The orientation angle (in degrees from North, measured clockwise) of the source line direction. This value is used to draw the source line direction cross-hair overlay on the selected-source location map panel, helping the interpreter visually confirm which azimuth sector corresponds to inline versus crossline directions relative to the acquisition grid. The default is 0 degrees. Set this to the actual source-line bearing of your survey geometry.
The orientation angle (in degrees from North, measured clockwise) of the receiver line direction. This value is used to draw the receiver line direction cross-hair overlay on the selected-receiver location map panel. The default is 90 degrees, which is appropriate for an orthogonal geometry where receiver lines run perpendicular to source lines. Adjust this value to match the actual receiver-line bearing of your acquisition layout.
A collection of azimuth sector definitions. Each entry in the collection defines one azimuth sector by specifying two sub-parameters:
Azimuth from — the starting angle (in degrees, 0–360) of this azimuth sector.
Azimuth to — the ending angle (in degrees, 0–360) of this azimuth sector.
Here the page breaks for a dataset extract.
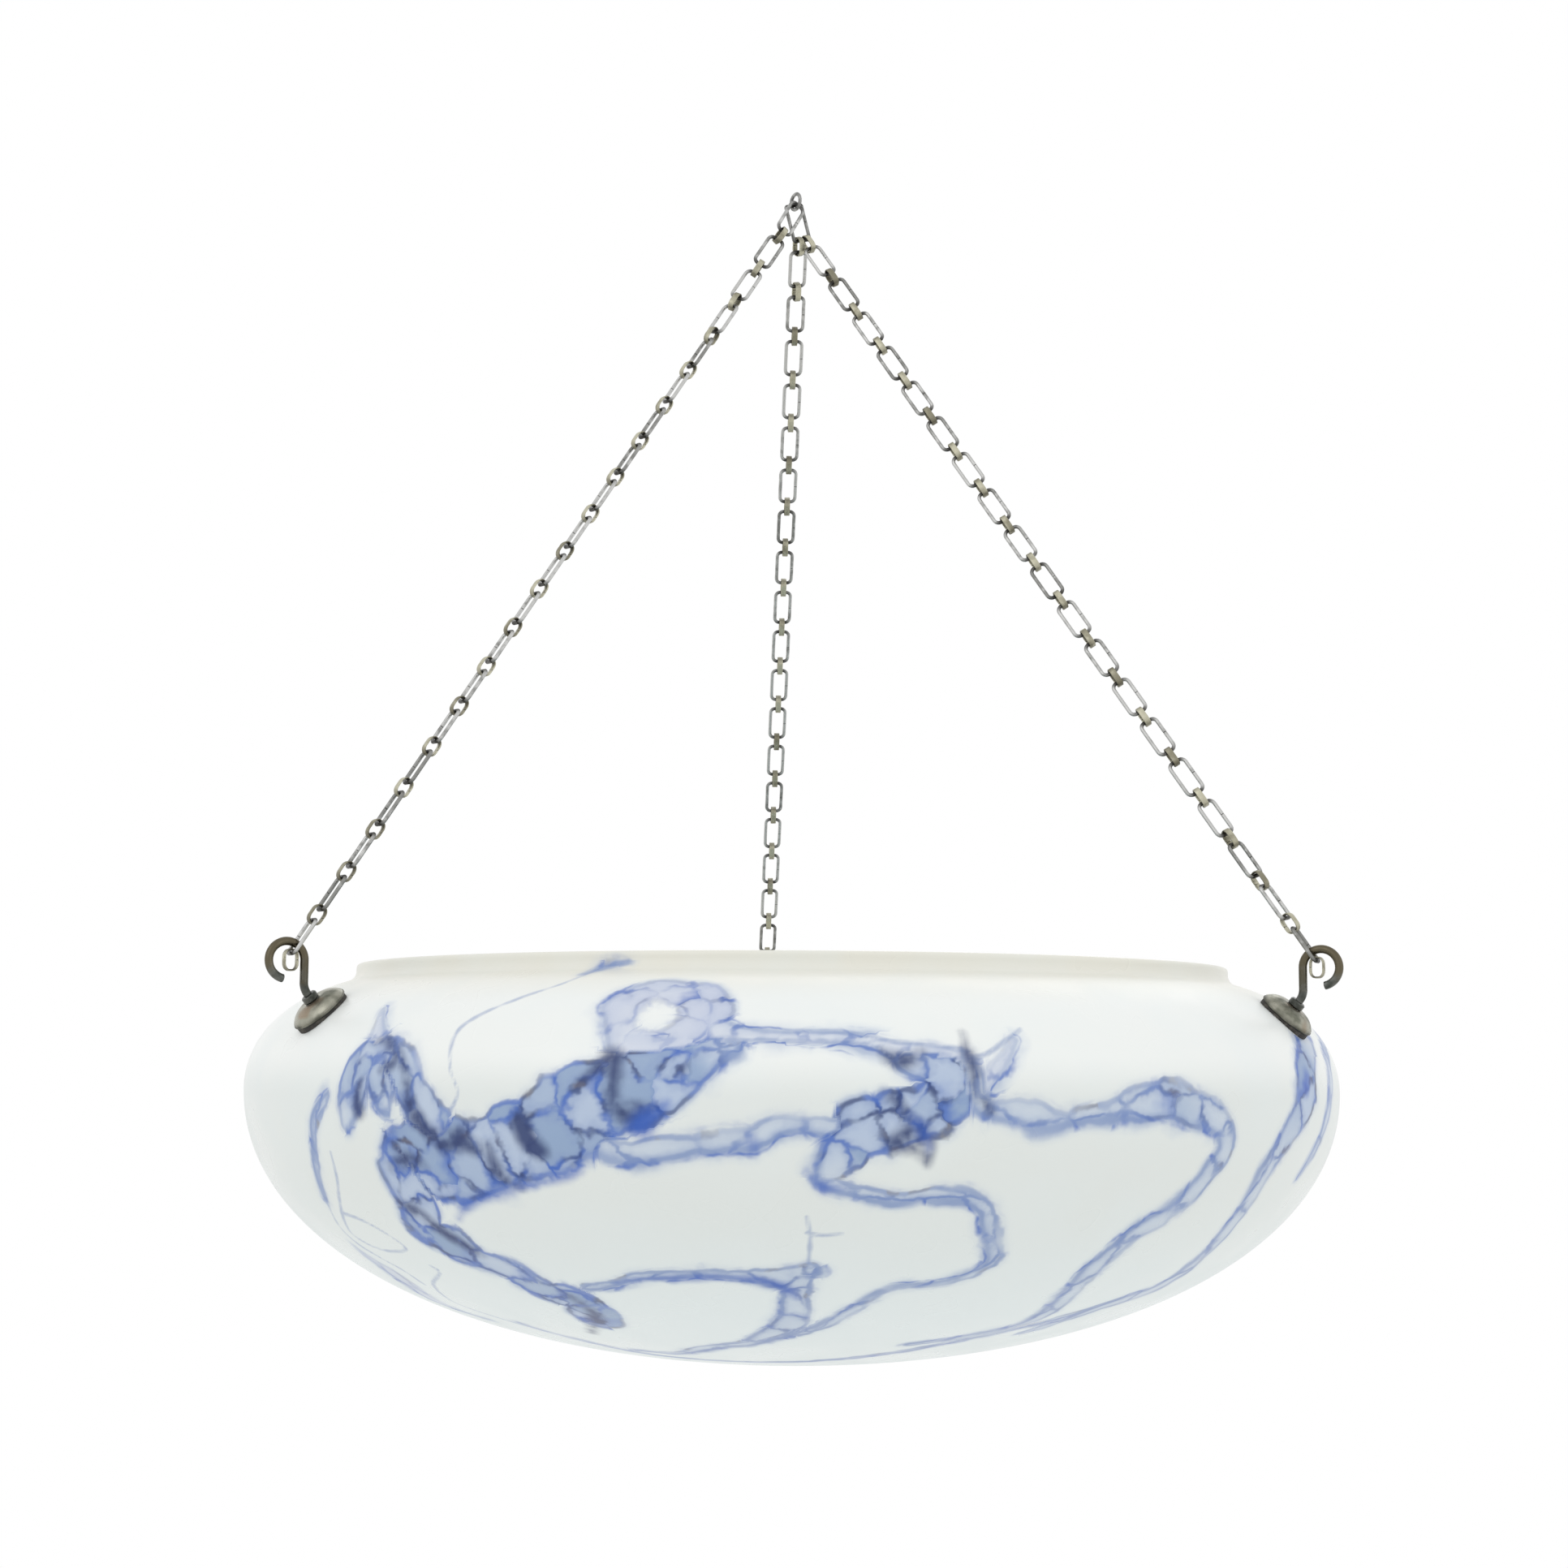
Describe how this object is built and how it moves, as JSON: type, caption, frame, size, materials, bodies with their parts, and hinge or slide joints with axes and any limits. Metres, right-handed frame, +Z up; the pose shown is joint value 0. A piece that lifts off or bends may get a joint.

By default four sectors are pre-configured, dividing the full 360-degree range into four equal quadrants: 0–90, 90–180, 180–270, and 270–360 degrees. Each sector produces one time panel in the QC gather output. You can add, remove, or resize sectors to match your acquisition geometry — for example, using just two sectors (inline vs. crossline) or eight sectors for finer azimuthal discrimination. At least one sector must be defined for the module to execute. The azimuth of each trace is computed as the bearing from the source to the receiver (for receiver-side QC) or from the receiver to the source (for source-side QC).